Me going to Ireland isn't happening. I got into Grad school, and the fact that I have no money is keeping me here. I am not making my dreams come true. I am not going to Ireland. Not anytime in the near future.  I am not doing what I want. I am not achieving my goals. Why?

I know why. I haven't put my 100% effort into finding funding. Of course, I have looked, but, I am terrified to find money (which I know is out there). I am scared to move away. I know I need to and that eventually I will, but that still doesn't mean that change can be easy. This is a big deal. Moving to Ireland for 5-6 years of my life is a very big deal. Huge. And I have every right to be scared! But other people are not scared. Why?

Being scared isn't a good thing...  I know that.

People aren't even nervous about me leaving anymore because they know it isn't happening. That's a weird feeling. They are saying it because it's true. I told them myself. I said myself that moving to Ireland for the Fall is very unlikely. But this is the first time someone else said it, and it struck me very hard.  It's like something telling me to just give up and stop. That there is no point. Nevertheless, I am still terrified. I am scared even though no one else is. It's still real to me. Ireland is still a dream. Well, at least it was until the words 'it isn't happening' got tossed out like yesterdays newspaper. What am I going to do?

I have been procrastinating finding funding because that is what I do. I procrastinate until I am forced to make a decision. I hate the stress that I put on myself. I wish that I would change that about myself. It's not good because deadlines pass and I already have to push Ireland off another year. This brings in so much other crap going on. So much more stress that I don't know how to handle. And those three little words just brought them all to life.

I have no job starting in two weeks. No tutoring. No interviews. No clue what I am going to do. I have no way to pay for my apartment. No way to make my car payment. And no prospects of finding money.

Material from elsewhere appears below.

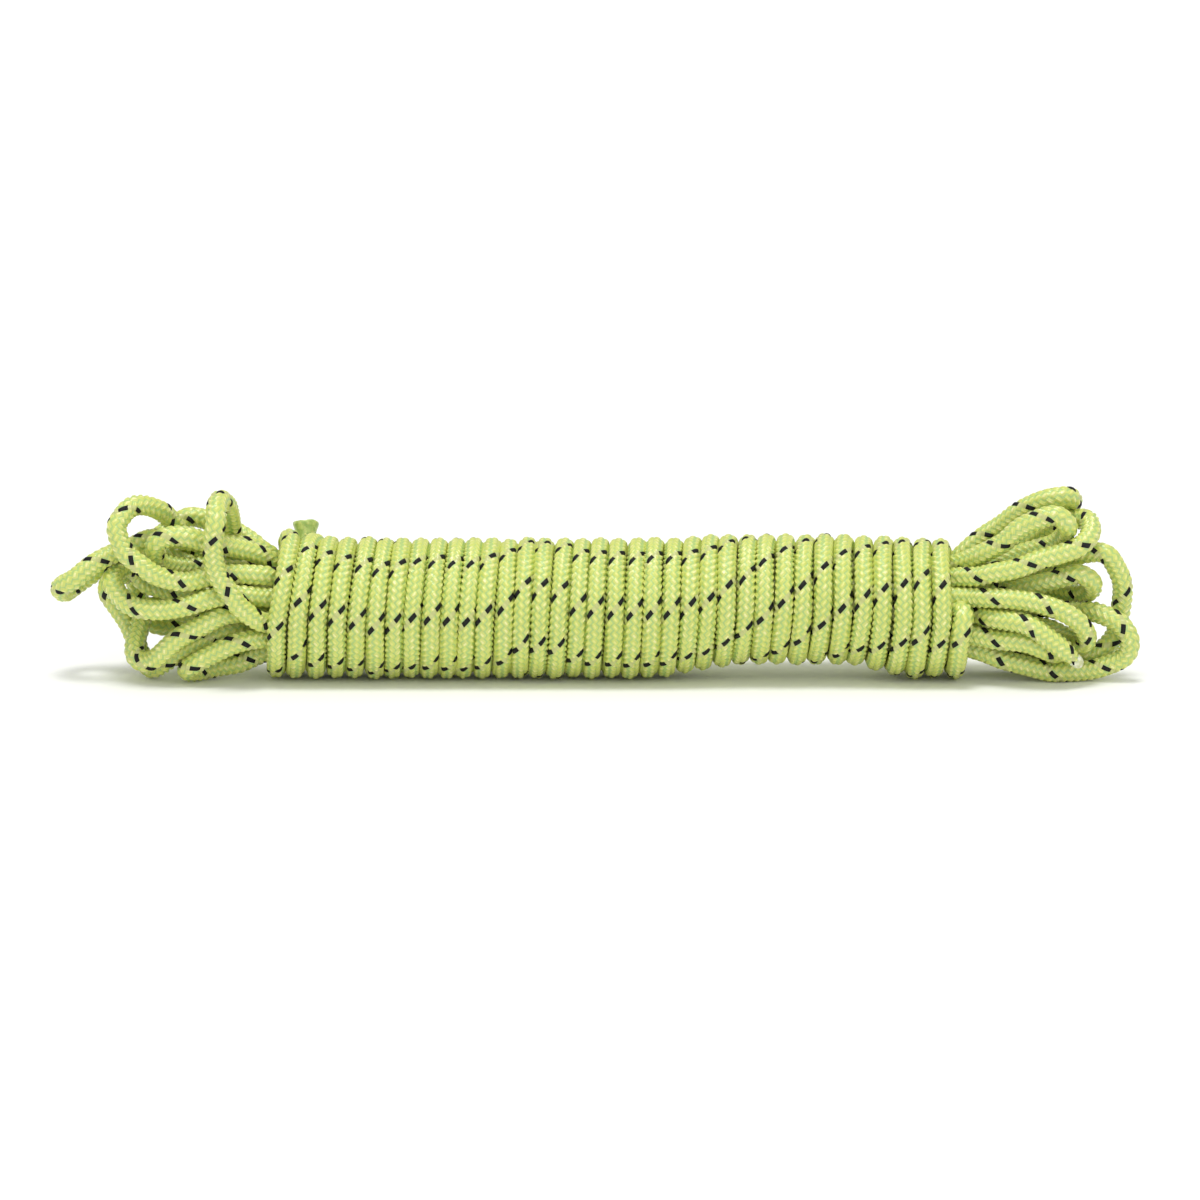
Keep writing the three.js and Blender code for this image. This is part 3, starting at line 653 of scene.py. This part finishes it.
def make_line():
    """The cord's centreline with all that the braid needs along it; wrap_from is where the wraps start."""
    stations, (wrap_first, wrap_last) = whole_route()
    points, s = resample(stations)
    tangents, normals, binormals = turning_frames(points)
    chords = distance_along(stations)
    wrap_places = chords[wrap_first:wrap_last] * s[-1] / chords[-1]
    in_wrap = smoothstep(s, wrap_places[0], wrap_places[0] + CORD)
    drawn_out = 1 - smoothstep(s, 0, END_B_TAPER)
    return {
        "points": points,
        "s": s,
        "tangents": tangents,
        "normals": normals,
        "binormals": binormals,
        "twist": cord_twist(s, points, normals, binormals, wrap_places),
        "pressed": 1 - PRESSED_SHARE * in_wrap,
        "girth": 1 - END_B_THINNER * drawn_out,
        "wrap_from": wrap_places[0],
    }


def make_rope(line, material_list):
    stretches = []
    at = 0.0
    for hidden_from, hidden_to in hidden_stretches(line):
        stretches.append((at, hidden_from, FINE))
        stretches.append((hidden_from, hidden_to, COARSE))
        at = hidden_to
    stretches.append((at, line["s"][-1], FINE))
    built = [braid_section(line, *stretch) for stretch in stretches]
    offsets = np.cumsum([0] + [len(part[0]) for part in built[:-1]])
    vertices = np.vstack([part[0] for part in built])
    faces = np.vstack([part[1] + offset for part, offset in zip(built, offsets)])
    uv = np.vstack([part[2] for part in built])
    shades = np.concatenate([part[3] for part in built])
    return new_mesh("rope", vertices, faces, material_list, shades, uv)


# ---------------------------------------------------------------- materials


def srgb(red, green, blue):
    def linear(c):
        return c / 12.92 if c <= 0.04045 else ((c + 0.055) / 1.055) ** 2.4

    return (linear(red), linear(green), linear(blue), 1.0)


def new_material(name):
    material = bpy.data.materials.new(name)
    material.use_nodes = True
    tree = material.node_tree
    return material, tree, tree.nodes["Principled BSDF"]


def add_node(tree, kind, **values):
    node = tree.nodes.new(kind)
    for key, value in values.items():
        if key in node.inputs:
            node.inputs[key].default_value = value
        else:
            setattr(node, key, value)
    return node


def add_ramp(tree, noise, places, colours):
    ramp = add_node(tree, "ShaderNodeValToRGB")
    for element, place, colour in zip(ramp.color_ramp.elements, places, colours):
        element.position = place
        element.color = colour
    tree.links.new(noise.outputs["Fac"], ramp.inputs["Fac"])
    return ramp


# The lighter crest colours paint a highlight on each float's middle, and the tracer's lighter crest colour
# paints one on the black yarn. The darker, greener groove colour paints shade at the floats' ends, where they
# dip under their neighbours. The pale colours vary the yarn's tone from float to float at random.
YARN_COLOURS = {
    "yarn_painted_highlight": srgb(0.91, 0.91, 0.52),
    "yarn_painted_highlight_pale": srgb(0.95, 0.94, 0.64),
    "yarn_side": srgb(0.83, 0.87, 0.44),
    "yarn_side_pale": srgb(0.85, 0.88, 0.48),
    "yarn_painted_groove_shade": srgb(0.72, 0.83, 0.48),
    "tracer_painted_highlight": srgb(0.10, 0.10, 0.09),
    "tracer_side": srgb(0.06, 0.06, 0.06),
    "over_tracer": srgb(0.79, 0.81, 0.51),
}
YARN_ROUGHNESS = 0.32
YARN_SPECULAR = 0.8
TRACER_ROUGHNESS = 0.6
TRACER_SPECULAR = 0.3
ROUGHNESS_SPREAD = 0.12


def yarn(name):
    """Braided yarn: fine filaments along each float, and roughness that varies from place to place."""
    material, tree, shader = new_material(name)
    tracer = name.startswith("tracer")
    roughness = TRACER_ROUGHNESS if tracer else YARN_ROUGHNESS
    shader.inputs["Base Color"].default_value = YARN_COLOURS[name]
    shader.inputs["Specular IOR Level"].default_value = TRACER_SPECULAR if tracer else YARN_SPECULAR
    place = add_node(tree, "ShaderNodeUVMap", uv_map="float")
    wave = add_node(tree, "ShaderNodeTexWave", Scale=0.9, Distortion=0.5)
    wave.inputs["Detail Scale"].default_value = 1.5
    tree.links.new(place.outputs["UV"], wave.inputs["Vector"])
    bump = add_node(tree, "ShaderNodeBump", Strength=0.35, Distance=0.00012)
    tree.links.new(wave.outputs["Fac"], bump.inputs["Height"])
    tree.links.new(bump.outputs["Normal"], shader.inputs["Normal"])
    spot = add_node(tree, "ShaderNodeTexCoord")
    noise = add_node(tree, "ShaderNodeTexNoise", Scale=160.0, Detail=3.0)
    tree.links.new(spot.outputs["Object"], noise.inputs["Vector"])
    spread = add_node(tree, "ShaderNodeMapRange")
    spread.inputs["To Min"].default_value = roughness - ROUGHNESS_SPREAD
    spread.inputs["To Max"].default_value = roughness + ROUGHNESS_SPREAD
    tree.links.new(noise.outputs["Fac"], spread.inputs["Value"])
    tree.links.new(spread.outputs["Result"], shader.inputs["Roughness"])
    return material


def fused_plastic(name, dark, pale):
    """Yarn ends melted together: lumpy, with a little gloss and paler and darker patches."""
    material, tree, shader = new_material(name)
    shader.inputs["Subsurface Weight"].default_value = 0.1
    shader.inputs["Subsurface Scale"].default_value = 0.001
    shader.inputs["Roughness"].default_value = 0.38
    spot = add_node(tree, "ShaderNodeTexCoord")
    noise = add_node(tree, "ShaderNodeTexNoise", Scale=700.0, Detail=4.0)
    tree.links.new(spot.outputs["Object"], noise.inputs["Vector"])
    ramp = add_ramp(tree, noise, (0.38, 0.62), (dark, pale))
    tree.links.new(ramp.outputs["Color"], shader.inputs["Base Color"])
    bump = add_node(tree, "ShaderNodeBump", Strength=0.5, Distance=0.0003)
    tree.links.new(noise.outputs["Fac"], bump.inputs["Height"])
    tree.links.new(bump.outputs["Normal"], shader.inputs["Normal"])
    return material


def pale_floor():
    material, tree, shader = new_material("pale_floor")
    shader.inputs["Roughness"].default_value = 0.9
    shader.inputs["Specular IOR Level"].default_value = 0.1
    noise = add_node(tree, "ShaderNodeTexNoise", Scale=3.0, Detail=2.0)
    ramp = add_ramp(tree, noise, (0, 1), ((0.95, 0.95, 0.95, 1), (0.96, 0.96, 0.96, 1)))
    tree.links.new(ramp.outputs["Color"], shader.inputs["Base Color"])
    return material


# ---------------------------------------------------------------- sealed ends


# Outlines of the two melted ends: distance past the last of the braid, and radius
FLARED_END = (
    (-0.0068, 0.0029), (-0.0052, 0.003), (-0.0036, 0.00305), (-0.002, 0.0033), (-0.0008, 0.00375),
    (0.0001, 0.0041), (0.0007, 0.0039), (0.0007, 0.0031), (0.0002, 0.0021), (-0.0001, 0.001),
)
DRAWN_OUT_END = (
    (-0.0012, 0.0019), (-0.0004, 0.0021), (0.0004, 0.00205), (0.0012, 0.0018), (0.0019, 0.00145),
    (0.0024, 0.0010), (0.0026, 0.0005),
)
TIP_SEGMENTS = 40
LUMPS_SIDEWAYS = 0.00012
LUMPS_FORWARD = 0.00022


def melted_tip(name, centre, forward, profile, material, seed):
    """The cord's end melted shut: a lumpy cap that closes over the braid."""
    rng = np.random.default_rng(seed)
    forward = unit(forward)
    side = unit(np.cross(forward, (0.3, 0.9, 0.2)))
    up = np.cross(forward, side)
    angles = np.linspace(0, 2 * math.pi, TIP_SEGMENTS, endpoint=False)
    lobes = [(k, rng.uniform(0, 2 * math.pi), rng.uniform(0.3, 1.0)) for k in (2, 3, 5, 7, 11)]
    lump = sum(size * np.cos(k * angles + phase) / k**0.6 for k, phase, size in lobes)
    rings = []
    for along, radius in profile:
        r = radius + LUMPS_SIDEWAYS * lump * min(1, radius / 0.003)
        push = LUMPS_FORWARD * np.roll(lump, 7) * min(1, radius / 0.002)
        rings.append(
            centre
            + forward * (along + push)[:, None]
            + side * (r * np.cos(angles))[:, None]
            + up * (r * np.sin(angles))[:, None]
        )
    tip_point = centre + forward * profile[-1][0]
    vertices = np.vstack([*rings, tip_point[None]])
    faces = []
    for low in range(0, (len(profile) - 1) * TIP_SEGMENTS, TIP_SEGMENTS):
        for k in range(TIP_SEGMENTS):
            follow = (k + 1) % TIP_SEGMENTS
            faces.append((low + k, low + follow, low + TIP_SEGMENTS + follow, low + TIP_SEGMENTS + k))
    top = (len(profile) - 1) * TIP_SEGMENTS
    caps = [(top + k, top + (k + 1) % TIP_SEGMENTS, len(vertices) - 1) for k in range(TIP_SEGMENTS)]
    mesh = bpy.data.meshes.new(name)
    mesh.from_pydata([tuple(p) for p in vertices], [], faces + caps)
    mesh.materials.append(material)
    mesh.shade_smooth()
    piece = add_object(name, mesh)
    smooth = piece.modifiers.new("smooth", "SUBSURF")
    smooth.levels = 1
    smooth.render_levels = 1
    return piece


# ---------------------------------------------------------------- the hank

line = make_line()
rope = make_rope(line, [yarn(name) for name in SHADES])
fused_a = fused_plastic("fused_end_a", srgb(0.62, 0.73, 0.38), srgb(0.80, 0.85, 0.50))
fused_b = fused_plastic("fused_end_b", srgb(0.80, 0.82, 0.62), srgb(0.92, 0.93, 0.84))
tip_b = melted_tip("end_b_tip", line["points"][0], -line["tangents"][0], DRAWN_OUT_END, fused_b, seed=3)
tip_a = melted_tip("end_a_tip", line["points"][-1], line["tangents"][-1], FLARED_END, fused_a, seed=8)

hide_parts(*(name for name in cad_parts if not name.endswith("_seal")))
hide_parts("end_a_seal")
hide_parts("end_b_seal")
for piece in (rope, tip_a, tip_b):
    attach(piece, "root")


# ---------------------------------------------------------------- floor, light and camera

FLOOR_HALF = 20.0
CAMERA_AIM = Vector((0.0016, 0.0009, 0.0236))
CAMERA_DISTANCE = 4.0
WORLD_LIGHT = 0.68


def soft_light(name, elevation, turned, spread, strength):
    """A broad, distant light, turned from the front towards the right; all angles are in degrees."""
    data = bpy.data.lights.new(name, "SUN")
    data.angle = math.radians(spread)
    data.energy = strength
    light = add_object(name, data)
    light.rotation_euler = (math.radians(90 - elevation), 0, math.radians(turned))


floor_mesh = bpy.data.meshes.new("floor")
corners = [(x * FLOOR_HALF, y * FLOOR_HALF, 0) for x, y in ((-1, -1), (1, -1), (1, 1), (-1, 1))]
floor_mesh.from_pydata(corners, [], [(0, 1, 2, 3)])
floor_mesh.materials.append(pale_floor())
add_object("floor", floor_mesh)

soft_light("overhead", elevation=82, turned=-25, spread=20, strength=1.45)
soft_light("front", elevation=30, turned=20, spread=40, strength=0.35)
world = bpy.data.worlds.new("studio")
bpy.context.scene.world = world
world.use_nodes = True
world.node_tree.nodes["Background"].inputs["Color"].default_value = (1, 1, 1, 1)
world.node_tree.nodes["Background"].inputs["Strength"].default_value = WORLD_LIGHT
bpy.context.scene.view_settings.view_transform = "Standard"

camera_data = bpy.data.cameras.new("camera")
camera_data.lens = 400
camera_data.sensor_width = 36
camera_data.clip_end = 100
camera = add_object("camera", camera_data)
camera.location = CAMERA_AIM + CAMERA_DISTANCE * Vector((0, -math.cos(LOOK_DOWN), math.sin(LOOK_DOWN)))
camera.rotation_euler = (math.pi / 2 - LOOK_DOWN, 0, 0)
bpy.context.scene.camera = camera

I have considered everything from asking for financial help (which I wouldn't do because I put myself into this mess- I need to get myself out), to moving home (which I told myself I would never do because that would be moving in the wrong direction). I am trying to find a job- honest, I am. However, I don't know where to even begin. I get online and see everything and just get so lost. I work through assessment after assessment. I look at job postings from a variety of places. But to what end? None of the jobs that I look at even get a second glance. None of them sound like something I could do. Most of them make me want to be sick.

Of course, my friends and family have tried to help me. I have taken their words with great care. It's just nothing feels right. I don't know what I want to do. If I find a career- what does that mean about my schooling? Will I ever be able to get my PhD.? I want to go to school- but in order to afford going to Ireland, I need to find a great paying job. However, in order to have a great paying job- you have to work there for more that just one year. That is where I get stuck. What kind of job... I need something that looks good on a resume but also won't kill me financially. I don't know what to do.

I am terrified because I don't know what to do. I don't know where to go. I don't know if this is what I want. It still feels... off. It feels right, just off a little. What does that mean? I have too many 'I don't know's' floating around. Nothing makes sense right now.

It's all because 'it isn't happening'.